Yes, Roubini got it right. But Roubini wasn't right because he's an academic economist. He was right because he is a very insightful fellow. He is so good he managed to surmount his education in economics.
Other than you, who would be the right choice for the Obama administration?
I know who should not be on his team -- anyone who did not understand that the world financial system included more risks than it showed. This leaves plenty of individuals outside the administration and outside the economics profession who warned about it. Aside from Roubini, the closest thing in the economics profession would be Ken Rogoff. I would also require that the person be a business person -- someone who did not make a career writing papers to impress fellow economists.
So what's your prescription for the economy?
The first thing we need to do is to get rid of the vicious bonus system at banks that encourages you to take these huge hidden risks. When it all blows up, they still have their bonuses, because the Black Swans happen only every so often. You see a lot of people walking around who are massively wealthy who never made a penny for their investors.
Look at [former Treasury secretary Robert] Rubin at Citigroup. He made and kept a $115 million bonus while the taxpayer has to bail them out.
We should not be paying the Bob Rubins anymore. We have to have clawback provisions to make sure that we punish people for their bad bets.

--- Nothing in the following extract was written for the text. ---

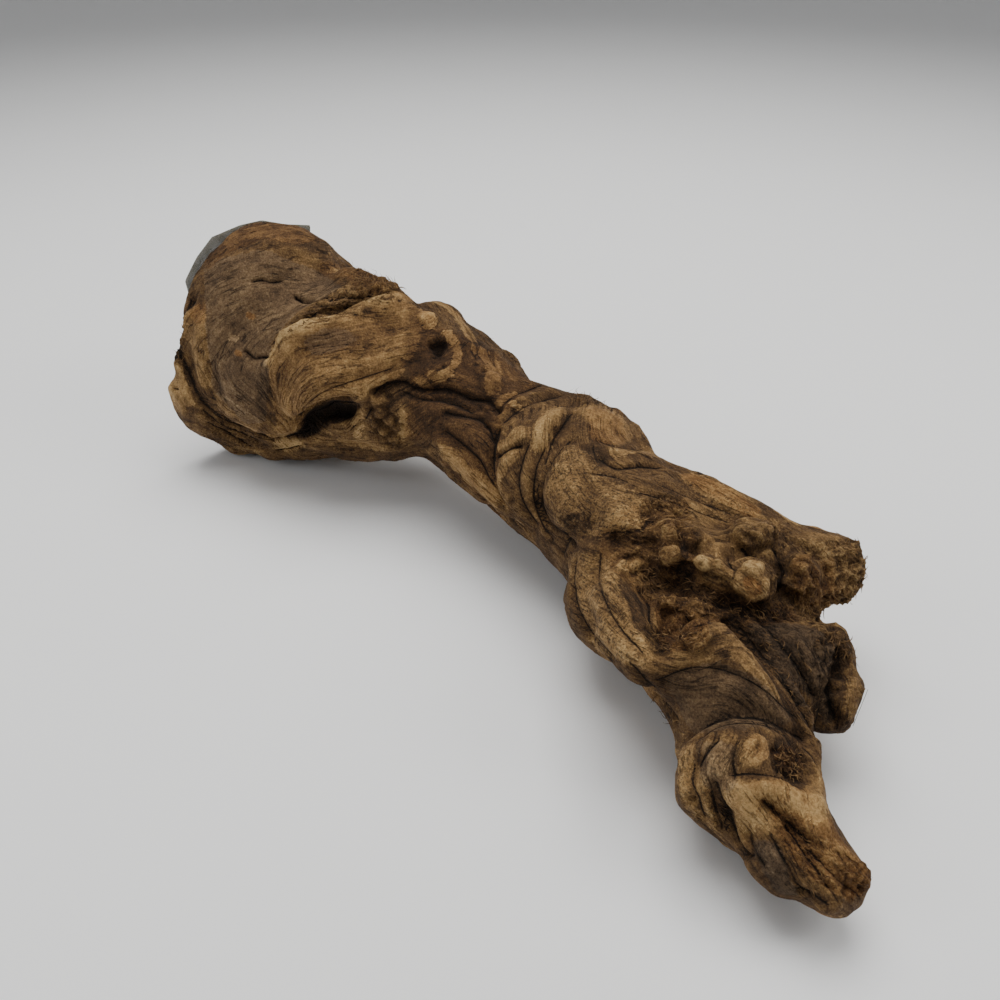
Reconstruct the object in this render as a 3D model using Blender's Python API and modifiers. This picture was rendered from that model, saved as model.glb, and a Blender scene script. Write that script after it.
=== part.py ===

I am in favor of partially nationalizing the banks for this reason and banning complex derivatives. Nobody understands them.
I would also start indicting the vendors of these financial risk management systems that everyone relied upon to tell them everything was okay when it wasn't.
How do you define a Black Swan? If they're so unexpected, how can we prepare for them?
A Black Swan is an exception, like the bird. It is an event with massive consequences that is unexpected. My idea is not simply to say that these things happen. My idea has been to identify the vulnerabilities, the spots where people are driving the school bus blindfolded. In banking, I identified a huge amount of risk taking on the part of banks that were using bogus models to estimate their risks.
It was so painful to watch the banking system become so fragile to the Black Swans. Now there is wealth turning into air as we speak.
What do you see ahead? What do you make of the mainstream economists who predict that the economy will turn around later this year or next?
Look, globalization has created this interlocking fragility. At no time in the history of the universe has the cancellation of a Christmas order in New York meant layoffs in China. So for a while it created the illusion of stability, but it has created this devastating Black Swan.
Complex systems do not like debt. So it will proceed to destroy tens of trillions in debt until society rebuilds itself in an ultraconservative manner. We are in for a worse ride than people think.
People have the problem of denial. This is one of the things I learned in Lebanon. Everybody who left Beirut when the war started, including my parents, said, 'Oh, its temporary.' It lasted 17 years! People tend to underestimate the gravity of these situations. That's how they work.
Is this crisis going to last 17 years?
Unfortunately no, complex systems cascade much faster than that. However, the destruction will be deeper than people anticipate. It will bring down a lot of people.
My rosy scenario is that a better economic environment will develop, a low-debt, robust growth world, in which whatever is fragile will be allowed to break early and not late.